• _Aim_
Find the string "that" in the records. Copy every line it appears in.

• _Dataset rows_
--------------------------------

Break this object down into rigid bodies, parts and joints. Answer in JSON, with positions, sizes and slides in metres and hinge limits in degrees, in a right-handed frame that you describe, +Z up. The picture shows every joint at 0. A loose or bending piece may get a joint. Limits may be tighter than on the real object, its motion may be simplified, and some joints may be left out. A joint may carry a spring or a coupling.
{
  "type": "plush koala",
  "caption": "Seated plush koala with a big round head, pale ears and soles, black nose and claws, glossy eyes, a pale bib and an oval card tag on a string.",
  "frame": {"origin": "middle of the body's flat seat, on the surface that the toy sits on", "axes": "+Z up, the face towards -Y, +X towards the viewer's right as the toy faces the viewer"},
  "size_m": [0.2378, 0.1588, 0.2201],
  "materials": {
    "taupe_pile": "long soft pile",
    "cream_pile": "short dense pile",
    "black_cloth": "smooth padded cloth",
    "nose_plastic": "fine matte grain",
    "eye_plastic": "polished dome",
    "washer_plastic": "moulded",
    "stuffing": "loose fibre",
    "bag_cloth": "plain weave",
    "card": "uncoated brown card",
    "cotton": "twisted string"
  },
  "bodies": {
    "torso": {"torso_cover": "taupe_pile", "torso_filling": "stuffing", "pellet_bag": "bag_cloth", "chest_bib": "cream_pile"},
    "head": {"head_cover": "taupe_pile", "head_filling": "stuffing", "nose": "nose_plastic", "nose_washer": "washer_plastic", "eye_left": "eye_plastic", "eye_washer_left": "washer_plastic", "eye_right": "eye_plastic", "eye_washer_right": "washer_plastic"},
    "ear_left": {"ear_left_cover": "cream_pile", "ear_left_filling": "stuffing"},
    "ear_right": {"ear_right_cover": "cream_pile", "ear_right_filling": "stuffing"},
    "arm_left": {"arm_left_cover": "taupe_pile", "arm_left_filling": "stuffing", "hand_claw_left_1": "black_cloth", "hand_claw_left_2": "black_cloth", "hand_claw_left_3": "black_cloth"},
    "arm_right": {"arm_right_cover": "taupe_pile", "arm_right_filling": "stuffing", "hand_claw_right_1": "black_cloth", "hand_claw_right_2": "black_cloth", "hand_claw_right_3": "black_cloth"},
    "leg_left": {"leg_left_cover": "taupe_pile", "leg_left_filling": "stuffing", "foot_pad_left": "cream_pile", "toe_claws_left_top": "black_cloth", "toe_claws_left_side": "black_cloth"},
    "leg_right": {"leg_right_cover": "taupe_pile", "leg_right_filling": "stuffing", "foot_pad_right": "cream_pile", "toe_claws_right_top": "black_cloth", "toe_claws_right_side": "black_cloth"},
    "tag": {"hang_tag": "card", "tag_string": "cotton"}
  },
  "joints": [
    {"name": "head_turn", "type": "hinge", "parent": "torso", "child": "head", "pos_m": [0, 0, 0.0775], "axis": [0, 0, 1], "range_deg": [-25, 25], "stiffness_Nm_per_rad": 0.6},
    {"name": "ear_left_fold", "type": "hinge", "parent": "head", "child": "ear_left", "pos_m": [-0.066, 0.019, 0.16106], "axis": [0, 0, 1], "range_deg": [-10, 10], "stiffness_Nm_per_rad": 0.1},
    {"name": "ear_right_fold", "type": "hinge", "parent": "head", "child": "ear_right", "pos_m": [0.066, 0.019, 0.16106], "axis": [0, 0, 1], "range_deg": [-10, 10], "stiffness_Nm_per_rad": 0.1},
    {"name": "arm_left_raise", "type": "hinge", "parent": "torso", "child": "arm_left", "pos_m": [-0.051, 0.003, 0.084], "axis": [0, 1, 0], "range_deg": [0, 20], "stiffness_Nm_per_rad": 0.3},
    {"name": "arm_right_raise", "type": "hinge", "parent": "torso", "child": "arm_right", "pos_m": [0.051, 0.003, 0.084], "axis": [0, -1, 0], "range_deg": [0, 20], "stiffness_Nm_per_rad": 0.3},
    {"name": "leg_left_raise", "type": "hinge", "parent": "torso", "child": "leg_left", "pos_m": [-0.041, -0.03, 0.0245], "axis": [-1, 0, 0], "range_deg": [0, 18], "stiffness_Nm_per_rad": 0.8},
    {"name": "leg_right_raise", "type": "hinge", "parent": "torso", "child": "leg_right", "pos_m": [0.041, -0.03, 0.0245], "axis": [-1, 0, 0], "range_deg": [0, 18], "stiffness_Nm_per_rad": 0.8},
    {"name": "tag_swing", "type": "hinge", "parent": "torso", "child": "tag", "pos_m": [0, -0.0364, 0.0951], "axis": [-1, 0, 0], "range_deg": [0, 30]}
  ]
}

--------------------------------

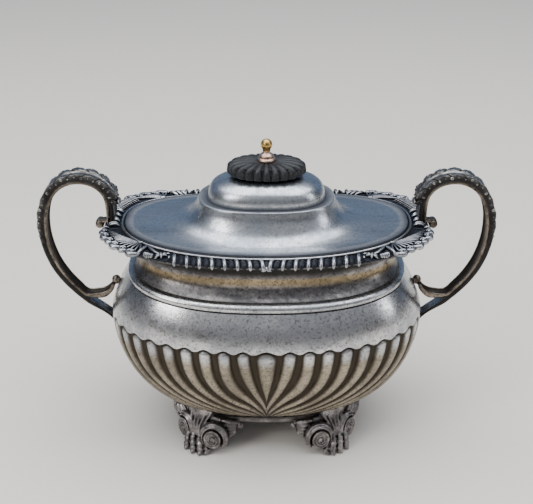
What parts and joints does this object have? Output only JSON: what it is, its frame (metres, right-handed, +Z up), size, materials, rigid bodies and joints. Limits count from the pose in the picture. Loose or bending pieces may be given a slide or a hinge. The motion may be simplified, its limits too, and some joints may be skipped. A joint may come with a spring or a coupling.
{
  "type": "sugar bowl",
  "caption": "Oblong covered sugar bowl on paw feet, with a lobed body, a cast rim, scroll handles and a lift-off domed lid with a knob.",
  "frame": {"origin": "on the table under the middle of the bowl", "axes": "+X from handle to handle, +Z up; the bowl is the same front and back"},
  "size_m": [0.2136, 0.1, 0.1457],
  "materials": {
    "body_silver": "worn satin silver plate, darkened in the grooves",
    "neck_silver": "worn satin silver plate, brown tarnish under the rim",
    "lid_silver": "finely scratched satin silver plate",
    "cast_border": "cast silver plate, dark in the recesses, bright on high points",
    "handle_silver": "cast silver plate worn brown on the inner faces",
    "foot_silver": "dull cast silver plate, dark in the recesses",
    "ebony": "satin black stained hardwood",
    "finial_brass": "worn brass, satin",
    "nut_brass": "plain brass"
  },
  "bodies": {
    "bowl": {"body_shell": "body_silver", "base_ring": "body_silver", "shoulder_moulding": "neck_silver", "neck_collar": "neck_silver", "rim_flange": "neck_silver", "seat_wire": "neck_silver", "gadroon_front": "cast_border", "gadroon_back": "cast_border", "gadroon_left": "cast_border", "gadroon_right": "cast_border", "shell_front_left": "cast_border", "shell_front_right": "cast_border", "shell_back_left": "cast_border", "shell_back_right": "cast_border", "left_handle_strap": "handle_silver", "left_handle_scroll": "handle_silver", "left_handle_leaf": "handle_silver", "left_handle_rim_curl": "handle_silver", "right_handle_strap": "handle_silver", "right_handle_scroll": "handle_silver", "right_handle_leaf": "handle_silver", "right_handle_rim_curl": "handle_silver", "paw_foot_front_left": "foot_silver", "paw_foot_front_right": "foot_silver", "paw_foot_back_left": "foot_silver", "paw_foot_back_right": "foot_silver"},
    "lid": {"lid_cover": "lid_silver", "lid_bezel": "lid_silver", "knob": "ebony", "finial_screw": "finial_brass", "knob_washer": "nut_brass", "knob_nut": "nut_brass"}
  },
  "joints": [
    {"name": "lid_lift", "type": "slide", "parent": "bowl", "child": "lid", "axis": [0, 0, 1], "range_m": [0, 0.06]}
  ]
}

--------------------------------

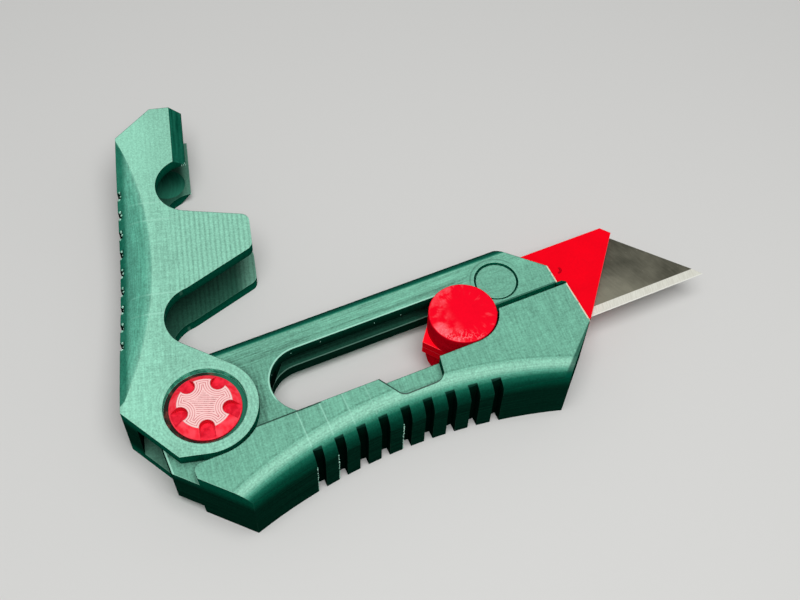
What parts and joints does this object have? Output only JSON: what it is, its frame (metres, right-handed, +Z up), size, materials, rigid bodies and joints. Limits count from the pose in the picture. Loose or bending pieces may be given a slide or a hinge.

--------------------------------

• _Written solution_
Break this object down into rigid bodies, parts and joints. Answer in JSON, with positions, sizes and slides in metres and hinge limits in degrees, in a right-handed frame that you describe, +Z up. The picture shows every joint at 0. A loose or bending piece may get a joint. Limits may be tighter than on the real object, its motion may be simplified, and some joints may be left out. A joint may carry a spring or a coupling.
  "frame": {"origin": "middle of the body's flat seat, on the surface that the toy sits on", "axes": "+Z up, the face towards -Y, +X towards the viewer's right as the toy faces the viewer"},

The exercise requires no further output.